Wednesday, March 21, 2007

Smart's Just Not Good Enough, I Guess

Like many intellectuals, he was incapable of saying a simple thing in a simple way.
- Marcel Proust


Dear Rachel,

I always thought it was funny that you believed I was so smart. I remember you filling out one of those Internet surveys in which you answered, “My dad” to the question, “Who is the smartest person you know?”

It’s natural for a daughter to believe one of two things about her father: Either he’s brilliant, or he’s a complete idiot. Luckily for me, you opted for the former rather than the latter.

As you grew up, I was engaged in what might be viewed as intellectual pursuits. (I suppose that’s a fancy way of saying that I’ve never really worked for a living.) I was a teacher, then an editor, then a software developer, and finally, toward the end of your life, an editor again. To an adoring daughter – and you were always that – I suppose these would seem like vocations that required intelligence and training and skills of an intellectually demanding nature. Then again, you might just as easily have been asking yourself, “Hmmm… How come Dad can’t hold a job?!”

At any rate, while I never thought of myself as stupid, I also never believed that I was quite as smart as you thought I was.

This is especially true now. If I’m so sharp, why didn’t I know you were in trouble? How did I not see that your personal life had gotten to a point at which you were in physical danger? Why didn’t I see what was happening?

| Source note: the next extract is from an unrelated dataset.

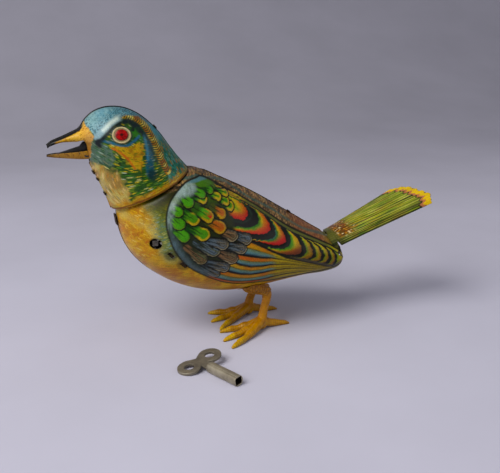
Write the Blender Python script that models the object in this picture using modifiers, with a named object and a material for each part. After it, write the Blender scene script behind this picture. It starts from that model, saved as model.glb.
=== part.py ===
"""Wind-up tin bird: a lithographed tinplate songbird with moulded plastic legs and a loose key.

Two pressed half shells make the body and two make the head, which turns on a tilted neck.
The lower beak and the tail swing on wire pins. A clockwork between two plates turns an eccentric;
a rocker lever carries its swing to the beak, the tail, the bellows and the whistle.

Frame: +X towards the tail, -Y the bird's left side, +Z up, the floor at Z = 0. Everything of
the bird is laid out from a point on the floor between its ankles, the empty named bird.
"""
import math

import bmesh
import bpy
import numpy as np
from mathutils import Matrix, Vector

for old in list(bpy.data.objects):
    bpy.data.objects.remove(old, do_unlink=True)

MM = 0.001

# Sheet metal and clearances
SHEET = 0.3 * MM
GAP = 0.3 * MM
SEAM = 0.3 * MM

# Where the ankles' midpoint stands, so that the world origin is under the middle of the whole
BIRD_X = 4.41 * MM
BIRD_Y = 17.97 * MM

# Neck: a round collar that leans forward, with the head's round rim outside it
NECK_X = -49.7 * MM
NECK_Z = 69.2 * MM
NECK_LEAN = math.radians(24.8)
NECK_RADIUS = 16.8 * MM
NECK_RISE = 4.5 * MM
NECK_TAPER = 1.0 * MM
HEAD_RIM_RADIUS = 18.8 * MM

# Body shells: greatest half width and the height of the pressed wings
BODY_HALF_WIDTH = 26.0 * MM
WING_RISE = 0.8 * MM
WING_EDGE = 3.0 * MM

# Beak
BEAK_PIN_X = -68.5 * MM
BEAK_PIN_Z = 86.3 * MM
BEAK_PIN_RADIUS = 0.6 * MM
BEAK_HALF_WIDTH = 2.6 * MM

# Tail
TAIL_PIN_X = 37.0 * MM
TAIL_PIN_Z = 34.5 * MM
TAIL_PIN_RADIUS = 0.6 * MM
TAIL_PITCH = math.radians(23.4)
TAIL_LENGTH = 45.5 * MM
TAIL_ROOT_HALF = 10.8 * MM
TAIL_TIP_HALF = 16.8 * MM
TAIL_TONGUE_HALF = 8.4 * MM
TAIL_LIFT = 4.2 * MM
TAIL_FOLD = 1.8 * MM
TAIL_SHEET = 0.5 * MM
TAIL_LEVER = 6.7 * MM

# Legs
HIP_X = -7.0 * MM
HIP_Y = 11.8 * MM
PEG_RADIUS = 1.25 * MM
WASHER_RADIUS = 2.4 * MM
WASHER_THICKNESS = 0.6 * MM

# Clockwork frame: two plates square to Y, joined by pillars
PLATE_Y = 8.0 * MM
PLATE = 0.6 * MM
PILLAR_RADIUS = 1.0 * MM

# Winding arbor behind the keyhole in the left breast
WIND_X = -51.0 * MM
WIND_Z = 48.8 * MM
WIND_RADIUS = 1.2 * MM
WIND_SQUARE = 2.4 * MM
WIND_END_Y = -19.2 * MM
KEYHOLE_RADIUS = 2.4 * MM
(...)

This, I know, is part of the dark, brooding blanket of guilt that hangs over all of us who’ve lost a child to violence: We tend to feel responsible for things over which we really had no control. I realize that, but it still pains me that, as well as I knew you and as much as I loved you, there could have been looming in your social orbit a danger so violent, so predatory, and so malevolent. And all without me suspecting that you were at risk.

And now that it’s happened – now that I’ve lost you to that malevolence – I’m not sure I’m smart enough to know how to get through it.